Tuesday, July 14, 2009

Belleville signs onto busing issue

The Intel had a story posted to the web late Monday as Belleville city council added its support to the small group backing independent school bus operators in the Hastings and Prince Edward DSB area. I've blogged about this before, here and here.
The bus operators claim the RFPs being issued by the transportation consortium in their region are keyed to give preferential status to multi-national or larger school bus operators (IE: Laidlaw, Students First, etc.). They're fighting for their livelihoods as they believe the RFP process will shut them out and they'll lose the hundred or so routes they currently operate on contract for the different boards in the consortia.
Vaughn Richmond, owner of Richmond School Coach, told council during Monday’s meeting that the group can’t compete with large multi-nationals.
In the past, Richmond said, drivers’ contracts were renewed annually, with the ministry only serving to oversee the related grant structure.
Richmond stated several concerns with the ministry’s proposal, including potential reductions in operators and increases in provincial taxes that he said could arise “after an RFP removes the competition.”
The Independent Operators also have concerns about the stability of the system under large companies.
Richmond told council that it would “not be a stable platform under an RFP,” and that there are already two multi-nationals operating in the Quinte region that he knows of.
There are legitimate concerns here about the ability of smaller school bus operators to survive in a consortium-based world where contracts are handed out worth tens of millions to transport tens of thousands of students to hundreds of schools within a district.

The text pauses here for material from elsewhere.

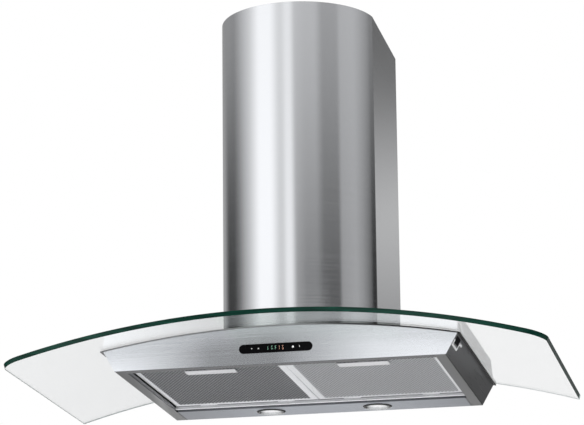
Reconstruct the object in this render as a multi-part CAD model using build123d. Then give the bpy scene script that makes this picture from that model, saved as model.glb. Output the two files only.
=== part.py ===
from build123d import *
import os
from math import asin, atan, cos, degrees, radians, sin, sqrt, tan

# Wall-mounted chimney range hood with an arched glass canopy, 90 cm class.
#
# Millimetres. +X is the viewer's right when facing the hood, +Y points to the
# wall, +Z is up. The origin is the middle of the rear bottom edge of the hood
# body, so the wall is the plane Y = 0 and the body's underside is Z = 0.

# ---------------------------------------------------------------- driving sizes

# Sheet metal and clearances
body_sheet = 1.0            # stainless sheet of the hood body
plate_sheet = 1.5           # arched plate that carries the glass
chimney_sheet = 1.0
run_gap = 0.3               # between faces that move past each other
seat_gap = 0.05             # between a curved seat and what lies on it
slip_gap = 1.5              # between the two chimney sections

# Glass canopy: a sheet bent to a cylinder whose axis runs front to back
glass_width = 900.0         # across the underside; its top face is a little wider
glass_front_y = -520.0
glass_rear_y = -5.0
glass_thick = 8.0
glass_radius = 1576.0       # radius of the underside
glass_apex_z = 66.0         # underside at the middle
glass_corner_r = 30.0

# Opening through the glass for the air, under the chimney
air_half_x = 88.0
air_front_y = -257.0
air_rear_y = -73.0
air_corner_r = 20.0

# Hood body
body_half_bottom = 278.0    # half width of the underside
body_half_top = 298.5       # half width where the side panels end
body_side_height = 36.0
fascia_y = -436.0           # outer face of the front fascia
hem_depth = 20.0            # the fascia's bottom edge folded to the rear
hem_upturn = 6.0
side_flange = 18.0          # the side panels' bottom edge folded inwards
plate_front_lap = 2.0       # how far the glass plate stands out in front
plate_side_lap = 5.0        # and beyond the side panels
plate_rear_y = -1.0
gasket_thick = 1.0
gasket_width = 14.0
gasket_inset = 3.0
gasket_gap = 0.2            # on each face, so that the flat strip clears the bent sheets
notch_front = 12.0          # corner notch in each side panel, from the fascia
notch_rear = 52.0
notch_margin = 2.2          # from the notch up to the panel's upper edge
notch_height = 13.0
clip_width = 2.4            # bright spring clip along the notch
clip_thick = 0.8
clip_tail = 23.0
clip_rise = 8.0             # how far the clip climbs the notch's front side

# Lamp panel across the rear of the underside
lamp_panel_front_y = -75.0
lamp_wall_height = 31.0
lamp_x = 96.0
lamp_y = -38.0
lamp_outer_r = 26.0
lamp_sleeve_r = 22.7
lamp_opening_r = 19.0
lamp_proud = 1.8
lamp_bevel = 1.1
lamp_sleeve_height = 8.0
lamp_can_r = 24.0
lamp_can_height = 16.0
lamp_can_wall = 1.0
lens_rim = 1.5
lens_crown = 3.2
lens_high_z = 4.0
bulb_r = 5.0
bulb_length = 12.0
bulb_round = 4.0

# Lamp transformer between the lamps
transformer_size = (90.0, 32.0, 25.0)
transformer_y = -44.0
transformer_round = 2.0
ear_length = 12.0
ear_thick = 2.0
ear_screw_length = 2.5      # through the ear and half into the panel
lead_r = 1.5                # sleeved leads from the transformer to the lamps
lead_z = 18.0

# Grease filters: two cassettes side by side, hinged at the rear
filter_low_z = 8.0
filter_thick = 9.0
filter_split = 1.5          # gap between the cassettes at the middle
filter_outer_x = 258.0
filter_front_y = -413.0
filter_rear_y = -84.5
bar_inner = 12.0            # frame bar beside the middle
bar_outer = 8.0
bar_front = 12.0
bar_rear = 7.5
bar_roll = 3.0              # rolled lower edge at the rear
mesh_inset = 0.5
pivot_y = -82.5
pivot_z = 10.0
pivot_r = 2.0
pivot_clear = 0.08
pivot_tab_length = 30.0
pivot_tab_x = 70.0          # from the middle of the cassette
pivot_neck = 2.0
rail_depth = 5.5
rail_low_z = 3.0
rail_high_z = 14.0
rail_web_low_z = 9.0        # web that joins the rail to the lamp panel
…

Larger companies, I would suspect, are able to more easily offer the route-sharing and fiscal efficiency that a smaller company may not be able to, putting them at a disadvantage within a consortia bound to reduce costs and the total number of routes it's running.
However, given the ultimate goal of the consortia is to reduce the overall amount spent for school transportation in the province, I don't forsee the scenario Richmond presented to council.
Later in the piece, one councillors gives his full support but asks whether the independents can submit a joint bid-- apparently they aren't recognized and able to bid as a joint entity.
This sort of scenario does exist in other consortiums-- school bus operators banding together for joint contract negotiation, etc., in an association that includes multi-national and local bus operators. Something to ponder.

2 comments:

Anonymous said...

The move to consortia has inevitably led to only the big companies being able to meet the requirements for efficiency that boards have to meet if they are to get approval for their transportation grants. The efficiency folks aren't interested in the mom and pop operators - just the bottom line. Some consortia continue to hire small operators - but then are punished as a result.

Anonymous said...

Anon. 20:51 - so does this make school boards more about "efficiency" and trustees those "efficiency folks"

Seems to me that when delivering education to children(and I see transportation as being a rung in the delivery ladder) becomes more about that bottom-line we all lose.

What's worse is the move by some to cloak that bottom-line so it's less obvious such as with the new accommodation review guidelines.